Zwolniony przez byłą już minister kultury Hannę Wróblewską dyrektor Muzeum Historii Polski ma powody do satysfakcji. Kadencja dyrektora MHP Roberta Kostro miała zakończyć się formalnie w 2027 r. Ale po wyborach parlamentarnych, jesienią 2024 r. roku minister Wróblewska zakończyła jego kontrakt, odwołując dyrektora ze stanowiska. Pytana o powody tłumaczyła dziennikarzom: - Potrzebujemy osób, które mniej przywykły do wydawania tak dużych sum pieniędzy. Chodzi o naruszenie ustawy o organizowaniu i prowadzeniu działalności kulturalnej w zakresie efektywnego gospodarowania mieniem – mówiła minister Wróblewska, powołując na nowego szefa MHP dr. hab. Marcina Napiórkowskiego. - Powodem odwołania Roberta Kostro była m.in. chęć zobiektywizowania, po 18 latach, kosztów, które zostały poniesione i będą jeszcze ponoszone w związku z tą inwestycją oraz budową wystawy stałej – mówiła Hanna Wróblewska we wrześniu 2024 r.
Jak się okazuje, teraz – niemal rok po odwołaniu - sąd administracyjny uznał, że takie uzasadnienie do odwołania dyrektora Kostro nie wystarcza.
Wymiar czysto honorowy
- WSA uchylił dziś jako bezprawną decyzję min.

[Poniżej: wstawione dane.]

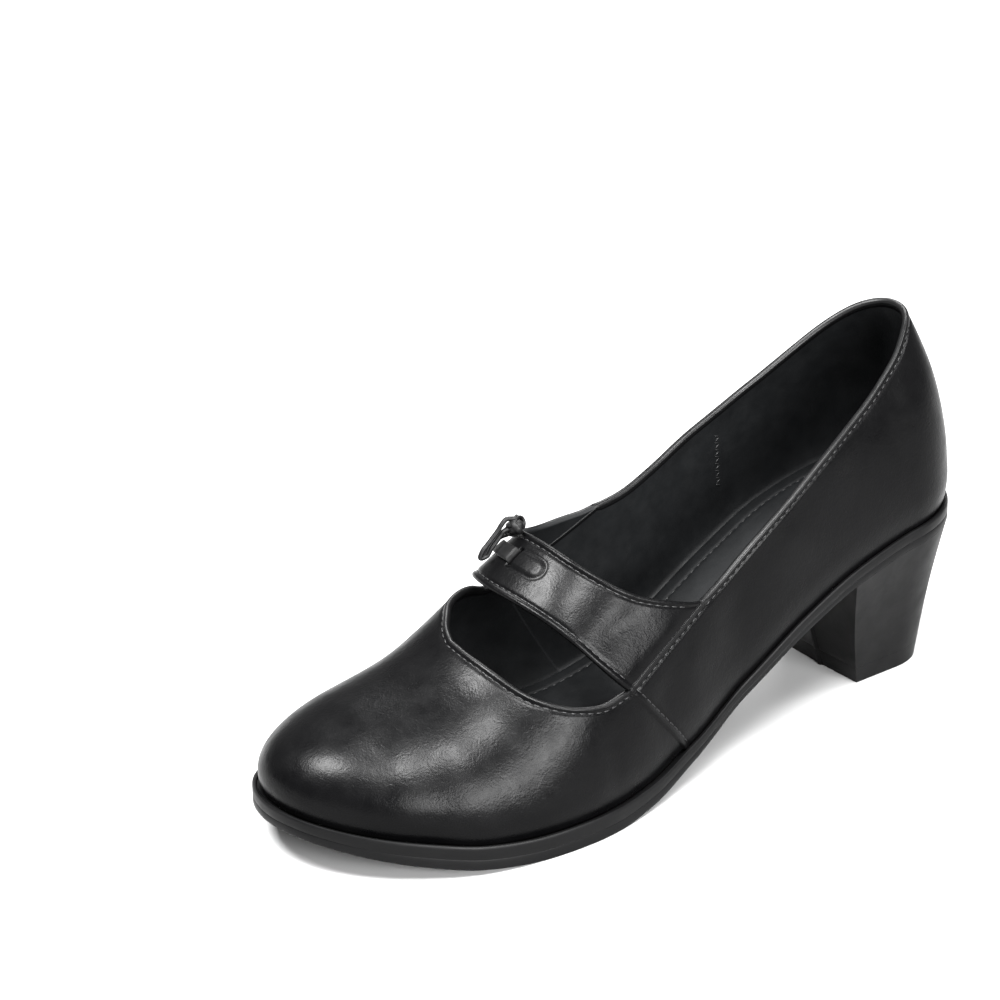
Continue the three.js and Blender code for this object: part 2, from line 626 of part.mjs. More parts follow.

Wróblewskiej o odwołaniu mnie ze stanowiska dyrektora Muzeum Historii Polski. Ministerstwo może się jeszcze odwołać, ale satysfakcja jest - napisał w czwartek 7 sierpnia 2025 r. Robert Kostro na swojej stronie na Facebooku.
Według WSA dokument, na podstawie którego dyrektor został zwolniony nie zawiera uzasadnienia decyzji. - W każdym razie to, co przygotowało ministerstwo, zdaniem sądu nie spełniało kryteriów do mojego odwołania – mówi „Super Expressowi” Robert Kostro. Spodziewa się, że resort będzie się odwoływał. - Na razie więc wyrok sądu ma wymiar czysto honorowej satysfakcji - przyznaje nam.
Powód czysto polityczny?
Przypomnijmy, że przeciwko odwoływaniu Roberta Kostro ze stanowiska protestowała Rada Muzeum. A po jego zdymisjonowaniu z członkostwa w radzie zrezygnował – na znak protestu – Aleksander Hall.
A powołany na miejsce Kostry Marcin Napiórkowski stwierdził: - Zgodziłem się podjąć tej trudnej roli nie dlatego, że miałem poczucie, że w tym muzeum źle się dzieje i trzeba coś teraz wymieniać i robić jakieś rewolucje. Dokładnie przeciwnie. Nie ma zamiaru wchodzić w buty dyrektora Kostry. On będzie zawsze tym, który stworzył to muzeum – mówił Napiórkowski. I zaznaczał, że wysoko ceni wszystko to, co udało się jego poprzednikowi.
Decyzja o zwolnieniu dyrektora Muzeum Historii Polski była więc podyktowana przede wszystkim względami politycznymi.
Jeśli NSA (po ewentualnym odwołaniu resortu) podtrzyma decyzję WSA, zwolniony dyrektor będzie się mógł ubiegać o odszkodowanie.